* Task instructions *
Repeat verbatim, and only, the lines of the data below, beginning at the line that contains "FLAP_AXIS_Z, LID_HEADING, FLAP_HEADING)" and stopping after the line that contains "bpy.context.scene.collection.objects.link(empty)".

* Extracted data *
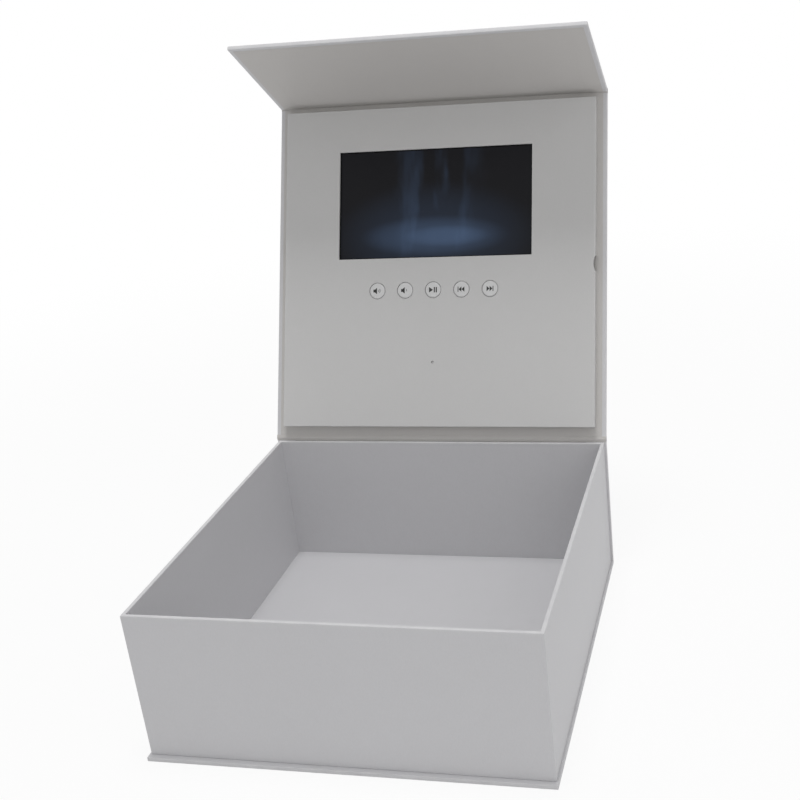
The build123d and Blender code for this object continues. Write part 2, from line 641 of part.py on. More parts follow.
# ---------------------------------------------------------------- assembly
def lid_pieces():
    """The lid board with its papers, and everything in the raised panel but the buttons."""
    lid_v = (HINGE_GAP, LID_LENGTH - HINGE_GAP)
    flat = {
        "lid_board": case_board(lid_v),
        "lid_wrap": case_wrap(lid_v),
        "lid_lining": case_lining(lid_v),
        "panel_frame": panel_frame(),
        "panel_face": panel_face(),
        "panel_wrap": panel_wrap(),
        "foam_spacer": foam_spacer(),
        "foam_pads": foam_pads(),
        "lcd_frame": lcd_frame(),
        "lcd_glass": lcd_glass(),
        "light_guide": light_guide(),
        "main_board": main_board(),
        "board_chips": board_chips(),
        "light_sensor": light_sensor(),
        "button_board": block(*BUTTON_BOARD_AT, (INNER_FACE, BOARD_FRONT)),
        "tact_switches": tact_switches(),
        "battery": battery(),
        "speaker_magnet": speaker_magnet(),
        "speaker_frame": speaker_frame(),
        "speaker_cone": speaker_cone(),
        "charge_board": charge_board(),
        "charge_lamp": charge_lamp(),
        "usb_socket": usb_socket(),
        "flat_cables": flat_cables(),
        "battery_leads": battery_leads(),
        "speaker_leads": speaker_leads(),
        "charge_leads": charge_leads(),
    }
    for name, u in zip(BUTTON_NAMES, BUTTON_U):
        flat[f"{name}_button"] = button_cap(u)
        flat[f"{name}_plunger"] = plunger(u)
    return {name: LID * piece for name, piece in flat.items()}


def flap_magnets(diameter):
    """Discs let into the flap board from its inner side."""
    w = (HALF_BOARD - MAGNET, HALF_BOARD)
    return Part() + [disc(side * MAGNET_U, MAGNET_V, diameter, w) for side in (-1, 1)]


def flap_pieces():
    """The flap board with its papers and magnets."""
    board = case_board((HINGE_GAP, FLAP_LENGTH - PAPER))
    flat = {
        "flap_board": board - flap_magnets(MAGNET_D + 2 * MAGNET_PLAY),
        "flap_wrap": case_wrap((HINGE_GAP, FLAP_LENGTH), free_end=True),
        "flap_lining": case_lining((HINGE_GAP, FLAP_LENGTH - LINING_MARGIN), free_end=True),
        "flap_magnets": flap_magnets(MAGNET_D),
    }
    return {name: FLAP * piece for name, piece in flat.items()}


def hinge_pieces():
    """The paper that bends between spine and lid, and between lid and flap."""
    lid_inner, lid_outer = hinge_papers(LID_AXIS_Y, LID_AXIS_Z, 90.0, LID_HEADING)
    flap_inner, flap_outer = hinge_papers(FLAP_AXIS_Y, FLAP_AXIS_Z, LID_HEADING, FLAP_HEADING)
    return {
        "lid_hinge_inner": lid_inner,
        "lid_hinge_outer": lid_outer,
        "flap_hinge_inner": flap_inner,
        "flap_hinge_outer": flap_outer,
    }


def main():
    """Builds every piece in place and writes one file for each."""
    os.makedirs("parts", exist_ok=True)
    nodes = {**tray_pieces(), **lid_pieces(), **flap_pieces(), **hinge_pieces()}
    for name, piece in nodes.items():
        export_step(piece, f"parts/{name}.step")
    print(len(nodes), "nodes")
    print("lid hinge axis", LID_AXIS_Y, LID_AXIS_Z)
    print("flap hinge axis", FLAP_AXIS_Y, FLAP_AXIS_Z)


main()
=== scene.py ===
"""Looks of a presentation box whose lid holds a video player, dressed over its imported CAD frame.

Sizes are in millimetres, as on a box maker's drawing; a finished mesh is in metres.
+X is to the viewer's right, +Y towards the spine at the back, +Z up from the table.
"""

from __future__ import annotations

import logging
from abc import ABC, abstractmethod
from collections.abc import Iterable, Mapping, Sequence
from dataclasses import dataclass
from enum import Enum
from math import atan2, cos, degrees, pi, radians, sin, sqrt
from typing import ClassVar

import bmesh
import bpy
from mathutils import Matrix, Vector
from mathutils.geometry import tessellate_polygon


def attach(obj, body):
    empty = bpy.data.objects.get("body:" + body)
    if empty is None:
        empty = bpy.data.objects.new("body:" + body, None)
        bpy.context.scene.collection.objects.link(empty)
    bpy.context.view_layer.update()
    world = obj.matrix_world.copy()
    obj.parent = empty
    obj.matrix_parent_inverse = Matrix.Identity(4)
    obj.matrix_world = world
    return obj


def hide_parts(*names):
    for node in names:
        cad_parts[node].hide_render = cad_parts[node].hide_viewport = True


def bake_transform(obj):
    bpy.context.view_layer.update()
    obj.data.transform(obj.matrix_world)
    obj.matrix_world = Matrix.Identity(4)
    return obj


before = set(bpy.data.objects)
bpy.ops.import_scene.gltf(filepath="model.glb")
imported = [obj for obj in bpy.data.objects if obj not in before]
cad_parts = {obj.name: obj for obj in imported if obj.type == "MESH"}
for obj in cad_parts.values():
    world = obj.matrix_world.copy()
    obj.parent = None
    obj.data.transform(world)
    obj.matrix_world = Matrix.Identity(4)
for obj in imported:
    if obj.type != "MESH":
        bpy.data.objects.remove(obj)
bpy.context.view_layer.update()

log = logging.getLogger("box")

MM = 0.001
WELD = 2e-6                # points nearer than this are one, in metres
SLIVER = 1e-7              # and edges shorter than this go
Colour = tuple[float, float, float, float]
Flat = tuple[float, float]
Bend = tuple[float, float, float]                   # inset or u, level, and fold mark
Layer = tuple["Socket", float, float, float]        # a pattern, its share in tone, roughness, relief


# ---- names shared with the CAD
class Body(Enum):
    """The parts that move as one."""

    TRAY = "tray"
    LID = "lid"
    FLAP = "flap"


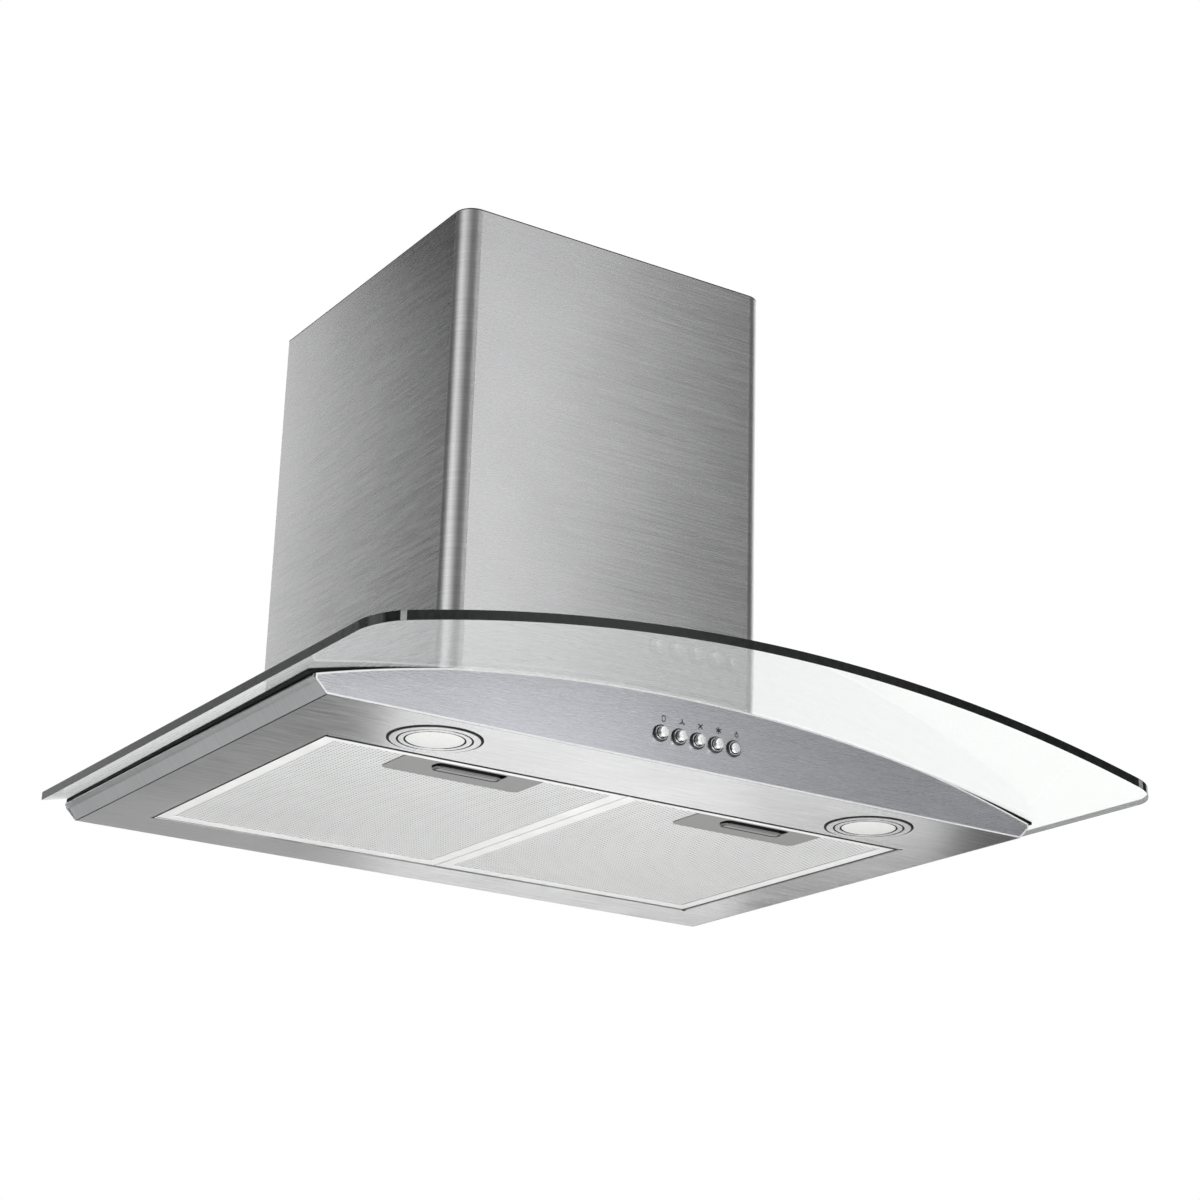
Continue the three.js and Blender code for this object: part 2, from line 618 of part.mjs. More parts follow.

* Exercise response *
    flap_inner, flap_outer = hinge_papers(FLAP_AXIS_Y, FLAP_AXIS_Z, LID_HEADING, FLAP_HEADING)
    return {
        "lid_hinge_inner": lid_inner,
        "lid_hinge_outer": lid_outer,
        "flap_hinge_inner": flap_inner,
        "flap_hinge_outer": flap_outer,
    }


def main():
    """Builds every piece in place and writes one file for each."""
    os.makedirs("parts", exist_ok=True)
    nodes = {**tray_pieces(), **lid_pieces(), **flap_pieces(), **hinge_pieces()}
    for name, piece in nodes.items():
        export_step(piece, f"parts/{name}.step")
    print(len(nodes), "nodes")
    print("lid hinge axis", LID_AXIS_Y, LID_AXIS_Z)
    print("flap hinge axis", FLAP_AXIS_Y, FLAP_AXIS_Z)


main()
=== scene.py ===
"""Looks of a presentation box whose lid holds a video player, dressed over its imported CAD frame.

Sizes are in millimetres, as on a box maker's drawing; a finished mesh is in metres.
+X is to the viewer's right, +Y towards the spine at the back, +Z up from the table.
"""

from __future__ import annotations

import logging
from abc import ABC, abstractmethod
from collections.abc import Iterable, Mapping, Sequence
from dataclasses import dataclass
from enum import Enum
from math import atan2, cos, degrees, pi, radians, sin, sqrt
from typing import ClassVar

import bmesh
import bpy
from mathutils import Matrix, Vector
from mathutils.geometry import tessellate_polygon


def attach(obj, body):
    empty = bpy.data.objects.get("body:" + body)
    if empty is None:
        empty = bpy.data.objects.new("body:" + body, None)
        bpy.context.scene.collection.objects.link(empty)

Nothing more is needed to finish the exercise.